Meta Platforms, Inc. (NASDAQ:META) shares climbed on Thursday as major Wall Street analysts weighed in on its standout fourth-quarter report. The overarching theme was a blue-sky scenario in which massive AI spending is rewarded with accelerated growth.
- META stock is climbing. See the chart and price action here.
Meta Analysts
- BofA Securities, Justin Post: Reiterated Buy, Price Target $885 (Up from $810)
- Rosenblatt Securities, Barton Crockett: Maintained Buy, Price Target $1,144 (Up from $1,117)
- Wedbush, Scott Devitt: Maintained Outperform, Price Target $900 (Up from $880)
- JPMorgan, Doug Anmuth: Maintained Overweight, Price Target $825 (Up from $800)
- KeyBanc Capital, Justin Patterson: Maintained Overweight, Price Target $855 (Up from $835)
- Goldman Sachs, Eric Sheridan: Reiterated Buy, Price Target $835 (Up from $815)
- Cantor Fitzgerald, Deepak Mathivanan: Reiterated Overweight / Top Pick, Price Target $860 (Up from $750)
BofA Securities: Meta’s results are a proof point for the benefits of AI in its core ad business, according to BofA.
Post highlighted that Meta can self-fund its massive investments while still maintaining positive free cash flow.
Rosenblatt: Crockett got into the nitty-gritty of Meta’s massive $100 billion spending hike (capex + opex). He estimates it is delivering a ~50% pretax return due to new “ultra-high contribution margin revenues.”
“The hockey stick in capex and opex growth has to come to an end… Meta in no way we believe is looking for negative FCF,” the analyst said.
The firm also noted that output per software engineer has increased by 30% since early 2025, driven by agentic coding.
Wedbush: Devitt highlighted Meta’s Q1 revenue guidance as fully debunking the narrative of a slowdown and said that significant upside still remains from the Meta AI assistant through business agents and automated advertiser tools.
JPMorgan: Anmuth pointed to outsized Q1 revenue growth putting Meta back on track to justify its aggressive investment levels. To scale even quicker, Meta is significantly increasing 3rd-party cloud spend, partnering with hyperscalers and neoclouds.
KeyBanc: In a report titled “AI Has Returns and the Sky Is Blue,” KeyBanc described Meta’s results as a best-case scenario where massive revenue growth more than offsets ballooning expenses.
The firm noted that, excluding the pandemic, 2026 is projected to see the highest revenue growth rate for Meta since 2019.
Goldman Sachs: Meta’s business is finally starting to show the scaling effects of AI on content recommendation. This is creating a positive feedback loop for engagement.
The public release of the next foundational model from the Meta Superintelligence Group is a major catalyst for 2026.

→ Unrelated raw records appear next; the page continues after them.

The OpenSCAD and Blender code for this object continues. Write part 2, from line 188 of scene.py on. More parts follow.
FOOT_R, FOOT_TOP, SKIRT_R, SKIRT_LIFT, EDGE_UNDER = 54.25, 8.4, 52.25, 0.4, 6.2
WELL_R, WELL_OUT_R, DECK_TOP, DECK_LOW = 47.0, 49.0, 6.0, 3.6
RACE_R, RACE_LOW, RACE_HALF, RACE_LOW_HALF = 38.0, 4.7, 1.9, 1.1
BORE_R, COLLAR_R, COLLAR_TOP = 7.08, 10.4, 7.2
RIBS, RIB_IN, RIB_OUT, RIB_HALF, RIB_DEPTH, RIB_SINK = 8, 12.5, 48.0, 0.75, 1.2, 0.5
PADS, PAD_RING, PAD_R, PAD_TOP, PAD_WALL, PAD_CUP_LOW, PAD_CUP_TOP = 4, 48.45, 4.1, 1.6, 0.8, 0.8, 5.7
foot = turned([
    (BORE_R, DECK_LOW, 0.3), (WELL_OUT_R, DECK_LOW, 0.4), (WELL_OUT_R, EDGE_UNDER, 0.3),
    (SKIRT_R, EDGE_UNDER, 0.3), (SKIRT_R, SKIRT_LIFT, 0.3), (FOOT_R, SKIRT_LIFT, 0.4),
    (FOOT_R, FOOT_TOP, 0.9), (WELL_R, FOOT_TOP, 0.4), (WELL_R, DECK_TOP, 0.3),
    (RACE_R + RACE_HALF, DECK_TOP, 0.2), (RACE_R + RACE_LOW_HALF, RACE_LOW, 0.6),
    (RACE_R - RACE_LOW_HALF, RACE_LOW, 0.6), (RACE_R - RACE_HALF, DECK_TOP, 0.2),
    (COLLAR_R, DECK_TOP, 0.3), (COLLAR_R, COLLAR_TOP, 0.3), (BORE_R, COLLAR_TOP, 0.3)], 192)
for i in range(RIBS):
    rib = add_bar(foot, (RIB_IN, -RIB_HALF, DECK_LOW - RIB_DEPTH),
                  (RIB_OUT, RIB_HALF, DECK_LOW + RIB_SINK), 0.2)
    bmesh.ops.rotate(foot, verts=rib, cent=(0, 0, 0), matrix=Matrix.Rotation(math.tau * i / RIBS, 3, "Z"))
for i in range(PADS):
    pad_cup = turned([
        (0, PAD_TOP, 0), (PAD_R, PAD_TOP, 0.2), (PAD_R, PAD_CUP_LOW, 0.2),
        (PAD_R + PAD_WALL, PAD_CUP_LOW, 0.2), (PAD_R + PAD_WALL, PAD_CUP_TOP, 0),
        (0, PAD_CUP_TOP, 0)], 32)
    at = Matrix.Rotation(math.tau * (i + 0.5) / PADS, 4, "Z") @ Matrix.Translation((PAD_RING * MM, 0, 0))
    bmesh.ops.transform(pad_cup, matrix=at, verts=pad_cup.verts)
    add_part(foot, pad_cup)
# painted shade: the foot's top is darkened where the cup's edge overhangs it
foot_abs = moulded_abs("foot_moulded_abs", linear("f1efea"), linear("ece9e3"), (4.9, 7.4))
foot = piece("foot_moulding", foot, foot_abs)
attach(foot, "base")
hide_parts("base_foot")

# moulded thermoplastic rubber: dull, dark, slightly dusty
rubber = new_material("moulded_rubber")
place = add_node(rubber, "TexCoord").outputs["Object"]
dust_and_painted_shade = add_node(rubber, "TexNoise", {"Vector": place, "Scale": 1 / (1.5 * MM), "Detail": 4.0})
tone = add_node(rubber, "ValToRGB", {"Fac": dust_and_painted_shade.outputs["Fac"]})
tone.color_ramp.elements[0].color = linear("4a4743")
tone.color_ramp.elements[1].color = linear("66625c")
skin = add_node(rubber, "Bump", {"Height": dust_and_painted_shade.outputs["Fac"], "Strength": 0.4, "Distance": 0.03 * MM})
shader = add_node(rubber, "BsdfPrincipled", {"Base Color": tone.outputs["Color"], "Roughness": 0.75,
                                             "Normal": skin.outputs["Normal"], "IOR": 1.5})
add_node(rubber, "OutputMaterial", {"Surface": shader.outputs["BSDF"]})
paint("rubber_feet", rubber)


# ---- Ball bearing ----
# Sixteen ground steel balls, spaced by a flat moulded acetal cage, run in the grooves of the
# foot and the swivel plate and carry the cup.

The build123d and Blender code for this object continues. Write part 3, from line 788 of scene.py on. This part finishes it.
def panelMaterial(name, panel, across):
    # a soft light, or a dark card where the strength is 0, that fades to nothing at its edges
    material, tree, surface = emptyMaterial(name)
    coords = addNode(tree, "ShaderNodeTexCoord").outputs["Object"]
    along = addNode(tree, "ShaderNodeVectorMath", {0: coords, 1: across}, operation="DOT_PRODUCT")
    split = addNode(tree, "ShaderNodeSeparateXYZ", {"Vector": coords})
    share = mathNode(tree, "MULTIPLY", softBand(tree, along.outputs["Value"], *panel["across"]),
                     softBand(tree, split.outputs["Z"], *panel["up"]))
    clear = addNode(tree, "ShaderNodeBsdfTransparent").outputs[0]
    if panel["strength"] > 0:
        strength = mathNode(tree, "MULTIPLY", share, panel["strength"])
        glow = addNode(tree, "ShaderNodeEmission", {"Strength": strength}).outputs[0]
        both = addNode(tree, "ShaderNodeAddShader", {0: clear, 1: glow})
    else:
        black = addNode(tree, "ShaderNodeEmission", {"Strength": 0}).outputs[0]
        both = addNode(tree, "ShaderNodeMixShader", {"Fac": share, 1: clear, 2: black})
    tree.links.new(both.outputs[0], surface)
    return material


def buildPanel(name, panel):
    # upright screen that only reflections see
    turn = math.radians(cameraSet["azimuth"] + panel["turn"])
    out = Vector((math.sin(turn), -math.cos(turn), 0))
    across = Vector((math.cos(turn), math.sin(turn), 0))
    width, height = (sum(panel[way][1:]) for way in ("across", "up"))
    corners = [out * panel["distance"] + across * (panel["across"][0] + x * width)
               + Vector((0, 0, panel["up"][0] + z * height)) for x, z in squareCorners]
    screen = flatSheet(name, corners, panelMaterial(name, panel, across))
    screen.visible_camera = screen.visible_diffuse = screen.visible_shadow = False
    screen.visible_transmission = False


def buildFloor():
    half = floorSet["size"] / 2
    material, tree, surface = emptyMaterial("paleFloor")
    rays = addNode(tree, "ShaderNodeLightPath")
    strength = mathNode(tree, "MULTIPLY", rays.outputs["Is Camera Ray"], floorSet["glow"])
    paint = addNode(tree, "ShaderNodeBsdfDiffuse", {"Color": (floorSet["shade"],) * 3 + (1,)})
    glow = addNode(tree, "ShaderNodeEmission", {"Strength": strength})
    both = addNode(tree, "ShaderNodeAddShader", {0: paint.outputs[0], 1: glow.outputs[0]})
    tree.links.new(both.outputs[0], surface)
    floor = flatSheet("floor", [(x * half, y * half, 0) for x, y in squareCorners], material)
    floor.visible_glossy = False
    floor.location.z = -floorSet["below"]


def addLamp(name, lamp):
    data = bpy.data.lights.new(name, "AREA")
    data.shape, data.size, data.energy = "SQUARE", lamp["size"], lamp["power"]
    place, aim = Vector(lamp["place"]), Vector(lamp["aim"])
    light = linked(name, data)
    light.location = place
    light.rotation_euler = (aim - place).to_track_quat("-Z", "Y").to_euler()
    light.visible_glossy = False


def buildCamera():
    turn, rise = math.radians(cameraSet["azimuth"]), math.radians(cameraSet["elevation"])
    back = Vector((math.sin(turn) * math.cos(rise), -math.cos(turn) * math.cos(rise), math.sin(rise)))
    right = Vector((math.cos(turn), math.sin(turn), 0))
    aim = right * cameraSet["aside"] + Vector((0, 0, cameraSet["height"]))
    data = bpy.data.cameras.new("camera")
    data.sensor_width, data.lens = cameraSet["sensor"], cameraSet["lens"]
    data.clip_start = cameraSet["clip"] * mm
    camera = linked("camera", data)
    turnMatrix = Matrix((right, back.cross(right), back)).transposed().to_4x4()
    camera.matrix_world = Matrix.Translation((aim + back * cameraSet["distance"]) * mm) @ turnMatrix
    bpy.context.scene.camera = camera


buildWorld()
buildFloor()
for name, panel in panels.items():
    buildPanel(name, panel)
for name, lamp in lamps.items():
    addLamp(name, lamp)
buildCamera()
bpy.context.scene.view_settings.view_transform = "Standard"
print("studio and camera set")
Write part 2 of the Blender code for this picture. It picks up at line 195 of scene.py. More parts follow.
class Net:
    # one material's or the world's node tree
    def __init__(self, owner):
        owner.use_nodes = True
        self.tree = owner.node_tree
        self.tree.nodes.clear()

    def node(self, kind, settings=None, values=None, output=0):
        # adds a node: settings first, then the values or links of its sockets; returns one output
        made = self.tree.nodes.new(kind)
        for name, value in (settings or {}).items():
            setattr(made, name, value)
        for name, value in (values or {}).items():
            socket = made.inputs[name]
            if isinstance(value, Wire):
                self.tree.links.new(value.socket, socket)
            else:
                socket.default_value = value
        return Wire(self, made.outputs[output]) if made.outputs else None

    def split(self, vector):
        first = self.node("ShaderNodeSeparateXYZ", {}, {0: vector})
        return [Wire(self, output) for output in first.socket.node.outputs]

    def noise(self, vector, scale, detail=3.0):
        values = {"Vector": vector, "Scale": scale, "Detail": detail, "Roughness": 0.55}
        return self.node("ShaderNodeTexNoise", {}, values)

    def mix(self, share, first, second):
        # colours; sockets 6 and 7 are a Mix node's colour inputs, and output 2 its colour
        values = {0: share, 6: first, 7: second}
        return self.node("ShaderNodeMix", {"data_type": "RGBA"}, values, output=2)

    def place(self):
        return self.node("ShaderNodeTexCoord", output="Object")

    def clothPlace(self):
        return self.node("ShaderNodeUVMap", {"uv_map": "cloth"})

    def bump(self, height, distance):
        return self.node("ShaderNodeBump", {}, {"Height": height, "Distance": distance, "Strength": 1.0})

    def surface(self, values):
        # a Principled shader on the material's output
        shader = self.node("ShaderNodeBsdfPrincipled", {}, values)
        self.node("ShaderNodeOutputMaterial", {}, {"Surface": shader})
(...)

Cantor Fitzgerald: Meta has one of the highest monetization rates for compute in the AI industry.
Meta doubling its GPUs and adopting sequence-learning architectures has led to immediate gains in Facebook ad clicks (+3.5%) and Instagram conversions (>1%).
Meta Market Reaction
Investors seemed as pleased as Wall Street was with Meta’s results, pushing the stock 9.8% higher on heavy volume to trade at $734.39 Thursday afternoon, according to Benzinga Pro.